BBC World Affairs Editor

The United States has seen the biggest transformation in its standing in the

world since the election of John Fitzgerald Kennedy in November 1960.

This is a country which has habitually, sometimes irritatingly, regarded itself

as young and vibrant, the envy of the world. Often this is merely hype. But

there are times when it is entirely true.

With Barack Obama's victory, one of these moments has arrived.

The US has never been so unpopular, so derided, and so dismissed by the outside

world as it has in the latter stages of George W Bush's presidency. The other

day I asked Madeleine Albright, President Clinton's formidable secretary of

state, if she could remember a time when people hated America so much.

Expectations abroad

"Not in my lifetime," she answered. "I feel very strongly about this country,

and what an exceptional, amazing country it is. But I honestly think this is

about as bad as I've seen it."

Opinion polls around the world have confirmed America's unpopularity. And the

chance that a young, apparently pleasant and modest black man might become its

president was greeted favourably everywhere.

Last summer a poll for the BBC World Service, conducted in 22 countries,

indicated that people preferred Barack Obama to John McCain by four to one.

Almost half said that if Senator Obama were elected, it would change their view

of the United States completely.

America is no longer the power it was. It can still lead, but it is no longer

in a position to dictate to the wider world

For eight years the word that people around the world have used again and again

to describe the approach of George W Bush's presidency is "arrogance". The tone

in Washington seemed to be one of superiority amounting almost to contempt.

Think of the speeches by men like Donald Rumsfeld, Paul Wolfowitz or Paul

Bremer. All were closely concerned with the occupation of Iraq, which was

carried out in defiance of opinion in most of the rest of the world.

Why did the US invade Iraq? "Because we are America," said another leading

figure in the enterprise, famously. "We can."

Outside this country, most people would probably agree with Madeleine

Albright's judgement when she spoke to me: "I think Iraq will go down in

history as the greatest disaster of American foreign policy - worse than

Vietnam."

In the rush to war in 2003, when many American politicians were frightened to

stand out against the crowd, Barack Obama condemned the invasion loudly and

publicly.

No guarantee

The fact that he has been elected president is his reward for that. And

everyone around the world who felt that the Iraq war was wrong will feel that

America has now chosen a different path - a path that leads away from

extraordinary rendition, Guantanamo, Abu Ghraib, waterboarding and all the rest

of it.

America is no longer the power it was. Without meaning to, President Bush

demonstrated that. It can still lead, but it is no longer in a position to

dictate to the wider world.

Barack Obama clearly understands this. As an African-American (literally, since

his father was from Kenya) his background is not one of privilege and

superiority. He will be open to the world in a way President Bush never was.
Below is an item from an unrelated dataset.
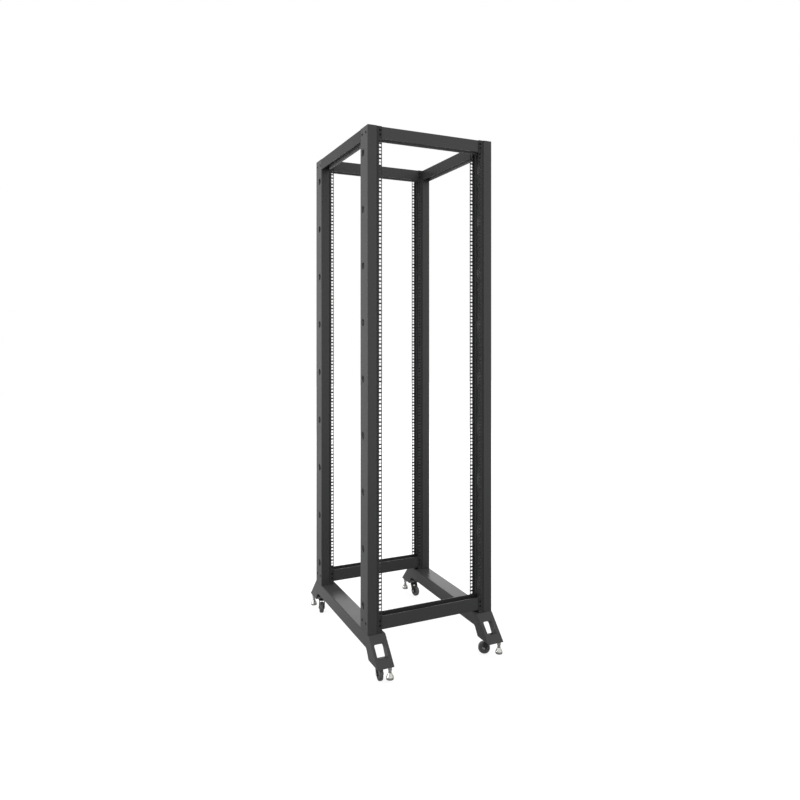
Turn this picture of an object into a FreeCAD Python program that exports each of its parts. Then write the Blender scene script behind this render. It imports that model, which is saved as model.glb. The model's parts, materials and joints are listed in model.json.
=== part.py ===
"""Four post open frame rack, 19 inch, on two channel feet with casters and levelling feet.

The frame is millimetres, +Z up, +X to the right seen from the front, +Y to the back.
The origin is on the floor, in the middle of the rack's footprint.
"""
import FreeCAD, Part
import Sketcher
import math
import os

SIZES = {
    # whole rack
    "rack_width": 575.0,          # over the outer faces of the posts
    "rack_depth": 660.0,          # front face of the front posts to rear face of the rear posts
    "base_top": 165.0,            # floor to the seat of the posts
    # posts: C sections, open inwards, with returned lips
    "post_height": 2020.0,
    "post_depth": 80.0,
    "post_face": 40.0,
    "post_lip": 15.0,
    "post_sheet": 2.0,
    "bend_inside": 1.0,           # inside radius of every fold
    "cable_hole_count": 9.0,
    "cable_hole_radius": 15.0,
    "cable_hole_aside": 12.0,     # middle of the post to the holes, towards the middle of the rack
    "cable_hole_end": 102.0,      # end of the post to the centre of the nearest cable hole
    # rails: perforated angles along the posts
    "rail_width": 22.5,           # leaves 450 clear between the rails
    "hole_inset": 14.95,          # rail's outer edge to the holes' centres: the columns are 465.1 apart
    "rail_margin": 5.0,           # least plain strip at each end of a rail
    "unit": 44.45,                # one rack unit
    "hole_side": 9.5,
    "hole_first": 6.35,           # edge of a unit to its first hole, centre
    "hole_second": 15.875,        # first to second hole, and second to third
    "rail_leg": 20.0,
    "rail_sheet": 2.0,
    "rail_recess": 3.0,           # rail face behind the post's face
    # beams between the posts: U sections, the top ones open downwards and the bottom ones upwards
    "beam_depth": 45.0,
    "beam_sheet": 2.0,
    "top_beam_height": 50.0,
    "bottom_beam_height": 55.0,
    "bottom_beam_lift": 10.0,     # above the seat of the posts
    # base channels with their bent feet
    "base_width": 75.0,
    "base_sheet": 3.0,
    "base_side": 57.0,            # height of the channel's sides
    "bend_reach": 4.0,            # post face to the bend of the foot
    "toe_reach": 95.0,            # post face to the tip of the toe
    "toe_height": 70.0,           # floor to the underside of the foot
    "sole_length": 90.0,          # tip of the toe to the inner end of the flat sole
    "heel_rise": 24.0,            # run of the heel from the sole up to the channel's side
    "heel_round": 14.0,           # radius where the heel leaves the channel's side
    "sole_round": 8.0,            # radius where the heel meets the sole
    "window_width": 46.0,
    "window_low": 97.0,           # floor to the window's lower edge
    "window_high": 138.0,         # floor to the window's upper edge
    "window_round": 4.0,
    # casters
    "caster_back": 71.0,          # tip of the toe to the swivel axis
    "caster_trail": 13.0,
    "caster_plate_side": 38.0,
    "caster_plate_thick": 2.5,
    "caster_plate_round": 4.0,
    "race_radius": 15.0,
    "race_height": 5.0,
    "race_edge": 1.5,             # chamfer of the race
    "swivel_gap": 0.3,
    "crown_radius": 17.0,
    "crown_height": 6.0,
    "crown_edge": 2.0,            # chamfer of the crown
    "king_pin_radius": 5.0,
    "king_pin_drop": 2.0,         # end of the king pin below the crown
    "fork_sheet": 2.5,
    "fork_gap": 1.0,              # wheel hub to fork cheek
    "cheek_half": 11.0,           # half of a cheek's width at the crown
    "cheek_margin": 2.5,          # axle head to the edge of the cheek
    "cheek_round": 6.5,
    "wheel_radius": 25.0,
    "wheel_width": 18.0,
    "wheel_edge": 3.0,            # chamfer of the tread's edges
    "wheel_rim": 6.0,             # thickness of the tyre
    "hub_radius": 9.0,
    "hub_width": 20.0,
    "axle_radius": 3.0,
    "axle_head": 2.0,
    "axle_head_radius": 5.0,
    "axle_head_edge": 0.8,        # chamfer of an axle head
    "running_gap": 0.1,           # axle to the wheel's bore
    # levelling feet
    "leveller_aside": 24.5,       # channel's middle to the stem
    "leveller_back": 18.0,        # tip of the toe to the stem
    "stem_radius": 5.0,
    "stem_gap": 0.3,
    "stem_top": 76.0,             # floor to the end of the stem
    "nut_flat": 8.0,              # middle of the nut to each of its six flats
    "nut_height": 8.0,
    "sleeve_radius": 7.5,
    "sleeve_height": 18.0,        # nut and sleeve together
    "bell_radius": 14.5,
    "bell_neck": 6.5,
    "neck_height": 7.0,
    "shoulder_radius": 11.5,
    "shoulder_height": 15.0,      # underside of the bell to the shoulder
    "bell_rim": 9.0,
    "bell_height": 31.0,
    "bell_lift": 18.0,            # floor to the underside of the bell
}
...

And he will show once again the value of the American dream.

This is no guarantee that he will be a success as president. Jimmy Carter

understood the US's reduced position in the post-Vietnam world, and he refused

to dictate to the world. Nowadays most Americans regard him as a failure.

But the outside world is set to be delighted by Barack Obama's victory. And its

view of America will change accordingly.